Voglio chiedere e chiedermi; perché si fa e si ascolta  musica? Il pubblico meno esperto, in genere, ascolta musica per provare emozioni e/o divertirsi (dipende dal genere di musica)  grazie alla bellezza delle melodie alla varietà dei timbri, nel “contenuto” dell’opera musicale che ascolta. Un pubblico più preparato  può apprezzare lo sviluppo formale dell’opera, il colore sonoro del gruppo o dell’orchestra, il bilanciamento che può rendere la musica trasparente, il fraseggio, l’uso virtuosistico delle dinamiche, in poche parole; una buona interpretazione. Sono due tipi di ascolto che possono, anzi, devono fondersi insieme. Ma, se ad un concerto bandistico fra il pubblico c’è chi suona in una banda “impegnata”e “seria”; state tranquilli,  questo tipo di pubblico non ascolterà la musica, ma la banda, precludendosi così la possibilità di farsi catturare dalla magia dei suoni organizzati. Diciamolo pure; fra gli addetti ai lavori questo è inevitabile, anche perché, diciamo  pure anche questo; a forza di rendere i brani musicali più “precisibili”  possibile (licenza poetica) se li è  svuotati di sostanza “perfezionabile.

La conseguenza è di rendere l’ elemento interessante non  la musica; in quanto “l’espressione che meglio raccorda l’umano al divino” (Socrate), ma quanto è stato più o meno preciso chi la suona. 

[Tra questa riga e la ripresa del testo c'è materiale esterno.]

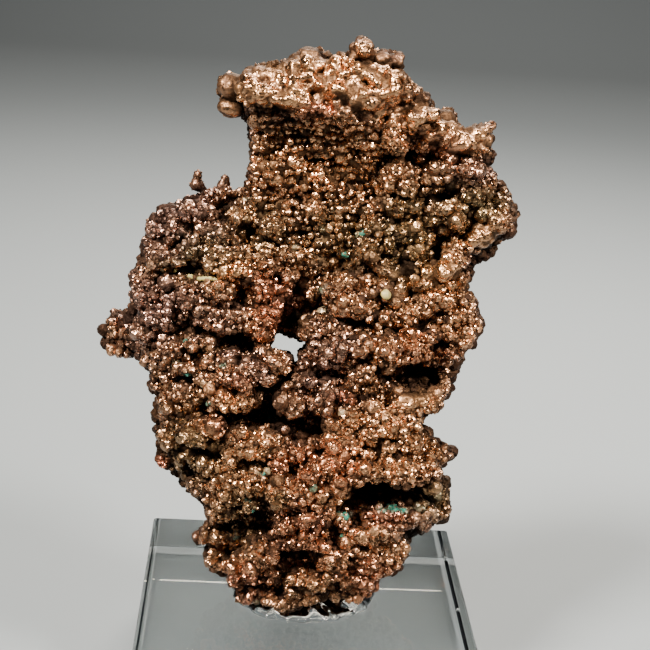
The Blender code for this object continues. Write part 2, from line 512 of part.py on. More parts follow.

Mi sono sempre chiesto, in più occasioni, come mai dopo la fine di un concerto solo i musicisti professionisti che hanno partecipato all’esecuzione fanno commenti positivi, mentre i dilettanti ne trovano mille difetti. Sono arrivato ha queste due ipotesi:

1) I musicisti professionisti riescono a percepire meglio la perfezione dell’esecuzione, e ne capiscono pienamente l’importanza nell’economia di una buona interpretazione e per questo la tengono in grande considerazione.

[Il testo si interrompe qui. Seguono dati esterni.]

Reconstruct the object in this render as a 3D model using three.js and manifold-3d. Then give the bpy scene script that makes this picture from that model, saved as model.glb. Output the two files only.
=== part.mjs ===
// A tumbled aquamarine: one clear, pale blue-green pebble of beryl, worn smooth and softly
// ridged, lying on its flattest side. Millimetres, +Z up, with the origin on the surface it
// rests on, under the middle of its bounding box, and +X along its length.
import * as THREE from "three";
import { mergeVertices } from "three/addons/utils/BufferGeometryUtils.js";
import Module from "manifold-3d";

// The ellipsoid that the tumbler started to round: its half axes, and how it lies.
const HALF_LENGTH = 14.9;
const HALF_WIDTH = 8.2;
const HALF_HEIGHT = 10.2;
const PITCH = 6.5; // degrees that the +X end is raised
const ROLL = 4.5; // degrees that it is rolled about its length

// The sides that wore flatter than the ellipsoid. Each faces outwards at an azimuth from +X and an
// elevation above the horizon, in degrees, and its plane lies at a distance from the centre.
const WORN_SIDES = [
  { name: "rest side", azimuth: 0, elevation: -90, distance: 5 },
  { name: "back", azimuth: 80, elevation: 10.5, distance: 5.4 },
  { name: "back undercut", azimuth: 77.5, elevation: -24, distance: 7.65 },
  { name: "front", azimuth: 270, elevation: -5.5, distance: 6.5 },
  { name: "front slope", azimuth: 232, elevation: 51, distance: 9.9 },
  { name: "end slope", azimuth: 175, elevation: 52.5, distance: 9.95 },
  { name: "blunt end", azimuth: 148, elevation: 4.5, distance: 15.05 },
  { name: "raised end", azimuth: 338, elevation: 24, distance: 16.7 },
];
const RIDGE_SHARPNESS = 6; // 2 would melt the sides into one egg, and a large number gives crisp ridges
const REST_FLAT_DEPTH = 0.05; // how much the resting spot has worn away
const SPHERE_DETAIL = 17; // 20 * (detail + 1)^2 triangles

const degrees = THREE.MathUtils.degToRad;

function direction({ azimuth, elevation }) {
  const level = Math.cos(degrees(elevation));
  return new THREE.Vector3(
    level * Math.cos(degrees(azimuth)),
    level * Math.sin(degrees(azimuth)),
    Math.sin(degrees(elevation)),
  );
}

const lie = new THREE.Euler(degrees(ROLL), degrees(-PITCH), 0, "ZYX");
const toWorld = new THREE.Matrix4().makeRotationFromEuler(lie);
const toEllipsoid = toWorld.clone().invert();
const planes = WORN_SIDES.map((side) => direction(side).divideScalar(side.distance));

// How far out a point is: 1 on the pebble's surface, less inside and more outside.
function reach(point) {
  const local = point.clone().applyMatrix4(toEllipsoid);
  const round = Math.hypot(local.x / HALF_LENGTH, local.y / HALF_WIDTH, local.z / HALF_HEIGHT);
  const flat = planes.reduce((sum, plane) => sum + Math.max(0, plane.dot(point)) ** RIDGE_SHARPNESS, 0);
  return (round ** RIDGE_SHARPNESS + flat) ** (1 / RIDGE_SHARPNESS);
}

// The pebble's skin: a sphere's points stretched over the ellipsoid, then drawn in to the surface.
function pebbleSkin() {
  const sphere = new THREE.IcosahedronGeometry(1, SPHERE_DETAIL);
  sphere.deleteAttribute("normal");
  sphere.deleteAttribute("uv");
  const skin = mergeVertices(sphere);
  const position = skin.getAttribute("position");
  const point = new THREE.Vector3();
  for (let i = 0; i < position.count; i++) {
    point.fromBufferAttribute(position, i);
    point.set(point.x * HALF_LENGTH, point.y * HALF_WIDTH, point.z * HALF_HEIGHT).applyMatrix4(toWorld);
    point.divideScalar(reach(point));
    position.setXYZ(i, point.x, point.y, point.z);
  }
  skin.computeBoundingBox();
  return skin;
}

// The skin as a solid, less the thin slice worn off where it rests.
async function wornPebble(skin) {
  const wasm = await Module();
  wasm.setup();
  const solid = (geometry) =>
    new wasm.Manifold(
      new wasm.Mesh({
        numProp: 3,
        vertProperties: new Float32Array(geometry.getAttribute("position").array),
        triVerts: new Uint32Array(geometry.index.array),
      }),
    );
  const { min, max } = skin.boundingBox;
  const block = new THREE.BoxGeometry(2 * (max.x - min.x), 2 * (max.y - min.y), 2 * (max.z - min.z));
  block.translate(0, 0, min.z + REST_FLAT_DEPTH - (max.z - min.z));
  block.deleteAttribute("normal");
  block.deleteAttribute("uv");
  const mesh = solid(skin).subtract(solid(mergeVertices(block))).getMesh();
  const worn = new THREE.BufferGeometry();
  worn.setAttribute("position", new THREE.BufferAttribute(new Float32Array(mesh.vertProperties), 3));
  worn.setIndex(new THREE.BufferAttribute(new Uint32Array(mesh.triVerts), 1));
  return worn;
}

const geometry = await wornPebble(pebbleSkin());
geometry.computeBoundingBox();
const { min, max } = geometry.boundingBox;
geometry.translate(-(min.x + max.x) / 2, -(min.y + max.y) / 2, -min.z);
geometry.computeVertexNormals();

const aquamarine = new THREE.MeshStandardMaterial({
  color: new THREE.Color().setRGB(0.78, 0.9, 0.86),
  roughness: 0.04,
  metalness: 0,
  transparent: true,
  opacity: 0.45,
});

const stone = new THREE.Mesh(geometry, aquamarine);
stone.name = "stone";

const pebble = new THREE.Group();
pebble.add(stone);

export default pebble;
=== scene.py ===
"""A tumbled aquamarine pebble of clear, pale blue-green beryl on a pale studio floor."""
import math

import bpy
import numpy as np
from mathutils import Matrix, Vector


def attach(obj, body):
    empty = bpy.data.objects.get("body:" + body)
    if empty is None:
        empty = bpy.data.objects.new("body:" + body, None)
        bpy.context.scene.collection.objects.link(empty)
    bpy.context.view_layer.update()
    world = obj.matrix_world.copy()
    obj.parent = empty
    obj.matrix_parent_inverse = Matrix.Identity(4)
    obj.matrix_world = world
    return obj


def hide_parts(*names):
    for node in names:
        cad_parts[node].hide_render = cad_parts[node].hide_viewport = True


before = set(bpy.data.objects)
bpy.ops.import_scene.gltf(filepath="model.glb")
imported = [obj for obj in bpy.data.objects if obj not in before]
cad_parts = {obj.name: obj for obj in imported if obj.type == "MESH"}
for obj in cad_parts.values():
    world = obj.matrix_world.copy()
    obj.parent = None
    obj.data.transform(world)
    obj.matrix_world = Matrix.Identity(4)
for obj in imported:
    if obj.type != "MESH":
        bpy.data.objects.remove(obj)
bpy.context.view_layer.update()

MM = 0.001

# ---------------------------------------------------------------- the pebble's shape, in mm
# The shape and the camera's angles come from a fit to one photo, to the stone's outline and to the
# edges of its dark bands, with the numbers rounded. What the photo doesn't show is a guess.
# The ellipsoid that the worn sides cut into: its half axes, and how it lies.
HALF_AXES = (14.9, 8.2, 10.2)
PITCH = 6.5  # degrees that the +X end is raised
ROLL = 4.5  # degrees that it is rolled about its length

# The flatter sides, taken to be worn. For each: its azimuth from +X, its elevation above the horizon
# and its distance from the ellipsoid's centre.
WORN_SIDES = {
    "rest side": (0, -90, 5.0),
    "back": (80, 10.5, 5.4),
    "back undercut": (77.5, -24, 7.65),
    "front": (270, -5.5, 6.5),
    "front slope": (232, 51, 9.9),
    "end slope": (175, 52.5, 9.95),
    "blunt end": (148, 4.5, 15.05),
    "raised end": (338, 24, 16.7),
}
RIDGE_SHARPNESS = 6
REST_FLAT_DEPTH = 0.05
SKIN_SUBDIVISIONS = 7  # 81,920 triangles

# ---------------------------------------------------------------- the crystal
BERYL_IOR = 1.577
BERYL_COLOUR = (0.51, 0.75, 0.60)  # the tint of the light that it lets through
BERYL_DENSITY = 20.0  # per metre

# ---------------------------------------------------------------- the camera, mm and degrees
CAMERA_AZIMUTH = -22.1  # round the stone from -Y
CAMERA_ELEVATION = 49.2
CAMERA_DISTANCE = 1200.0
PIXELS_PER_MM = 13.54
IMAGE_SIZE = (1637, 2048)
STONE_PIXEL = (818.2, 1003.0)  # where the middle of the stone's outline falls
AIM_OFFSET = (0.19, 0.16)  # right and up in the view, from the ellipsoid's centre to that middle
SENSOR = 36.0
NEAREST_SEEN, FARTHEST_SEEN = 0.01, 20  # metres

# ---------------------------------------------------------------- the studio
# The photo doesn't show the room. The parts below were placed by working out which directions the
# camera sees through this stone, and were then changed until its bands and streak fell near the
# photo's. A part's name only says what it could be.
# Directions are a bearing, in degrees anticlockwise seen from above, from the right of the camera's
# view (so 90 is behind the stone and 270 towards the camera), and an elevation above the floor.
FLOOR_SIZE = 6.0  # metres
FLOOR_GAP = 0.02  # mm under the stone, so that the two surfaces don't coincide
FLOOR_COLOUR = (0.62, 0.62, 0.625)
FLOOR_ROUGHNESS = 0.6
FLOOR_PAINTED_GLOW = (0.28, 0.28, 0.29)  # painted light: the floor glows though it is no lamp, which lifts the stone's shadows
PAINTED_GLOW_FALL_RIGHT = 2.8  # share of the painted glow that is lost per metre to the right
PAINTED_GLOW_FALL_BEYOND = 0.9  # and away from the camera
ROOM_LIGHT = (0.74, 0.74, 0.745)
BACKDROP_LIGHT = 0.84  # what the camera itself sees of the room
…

2) Al pubblico arriva il suono dominante, cioè la fusione di tutti i suoni individuali, che in genere è migliore dei singoli suoni, per capirci meglio; se io sbaglio una nota, il mio vicino lo sente ma  non è detto che sia così anche per il pubblico. Come sostiene Helga de la Motte – Haber nel suo libro “Psicologia della musica”: due suoni non si mescolano fra loro ma il più forte coprirà il più debole, se il più forte è il suono giusto, al pubblico arriva il suono “giusto”. Questo è il motivo del perché basta avere qualche esterno (rinforzi esterni all’organico reale della banda) al posto giusto per trasformare il suono, il ritmo e l’intonazione di una banda (precisione). Più difficile avere gli stessi risultati con l’interpretazione (perfezione). 

Hardy Mertens qualche anno fa sosteneva, come ricordavo tempo fa  su questo giornale, che il popolo bandistico olandese era diventato una massa di criticoni; beh, noi li stiamo seguendo, d’altra parte come potrebbe essere diversamente, ribadisco; i numerosi concorsi sparsi un po’ ovunque  impongono, per forza di cose,  un’attenzione particolare sulla precisione delle nostre esecuzioni. 

A quando lo stesso interesse per la perfezione?

 “La musica (l’arte) è una cosa troppo seria per lasciarla in mano ai professionisti”.